Jehle-Mungenast lässt sich davon nicht beirren und zeigt, wie ernst ihm seine Bewerbung ist. Der Bezirksvorsteher aus Stuttgart-Vaihingen gibt seiner Liebe zu Rottweil Ausdruck. Die Stadt mit ihrem "unglaublichen Charme", die Fasnet, die Menschen – das alles begeistere ihn und seine Familie immens. Dennoch liege noch viel Potenzial brach. Und das will er wecken.
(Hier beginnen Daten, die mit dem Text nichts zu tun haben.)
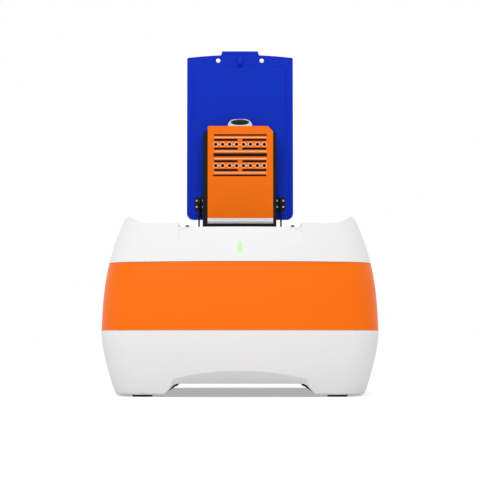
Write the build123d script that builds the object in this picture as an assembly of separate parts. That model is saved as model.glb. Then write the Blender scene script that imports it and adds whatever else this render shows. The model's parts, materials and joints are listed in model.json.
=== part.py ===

"Ein wirklicher Aufbruch kann nur mit einem Kandidaten von außen gelingen", betont er. Rottweil müsse zukunftsfähig werden – als Bezirksvorsteher habe er ausreichend Erfahrung, um dies gemeinsam mit den Bürgern umzusetzen. Die Stadt müsse weg von einer "nicht funktionierenden Einkaufsmeile" hin zu einer lebenswerten Innenstadt mit ausreichendem Raum für die Menschen. Sein Motto: Mutig sein, Dinge einfach ausprobieren. Das gelte zum Beispiel für die Sperrung der Innenstadt für den Verkehr. Besonders am Herzen liegt ihm das Thema Familien – mit dem großen Ziel einer besseren und flexibleren Betreuung, langfristig möglichst kostenfrei.

Joachim Bloch will Wirtschaft fördern

Joachim Bloch, der für die AfD ins Rennen geht, ist dann der einzige, der die 15 Minuten Redezeit nicht ausfüllt. Bevor er loslegt, leert sich die Halle weiter deutlich. Bloch hält es für "fahrlässig", den Bürgern Versprechungen zu machen, die dann nicht eingehalten werden können. "Die Politik von heute weiß nicht, was morgen ist." Die politische Großwetterlage schlage immer mehr nach unten durch. Ein Schwerpunkt liegt bei ihm auf dem Thema Wirtschaft. Hier sei Rottweil im Vergleich zu Tuttlingen "Entwicklungsland". Die jetzige Verwaltungsspitze lasse sich zu wenig bei Unternehmen blicken. Er als Wirtschaftsanwalt sei hier bestens vernetzt, betont Bloch. Für die Landesgartenschau hält er angesichts der Kostensteigerungen ein abgespecktes Konzept für notwendig. Einen unfreiwilligen Lacher landet er mit der Idee, auf der Großschen Wiese ein Parkdeck zu bauen. Hier ist der Bau eines Parkhauses längst beschlossen.

Über die Fragerunden werden wir noch berichten. Vorab so viel: Während es bei Bloch keine Fragen der Zuhörer gab und bei Jehle-Mungenast nur wenige, traten bei Busch und Ruf viele Bürger ans Mikrofon. Auch das – ein erstes Stimmungsbild.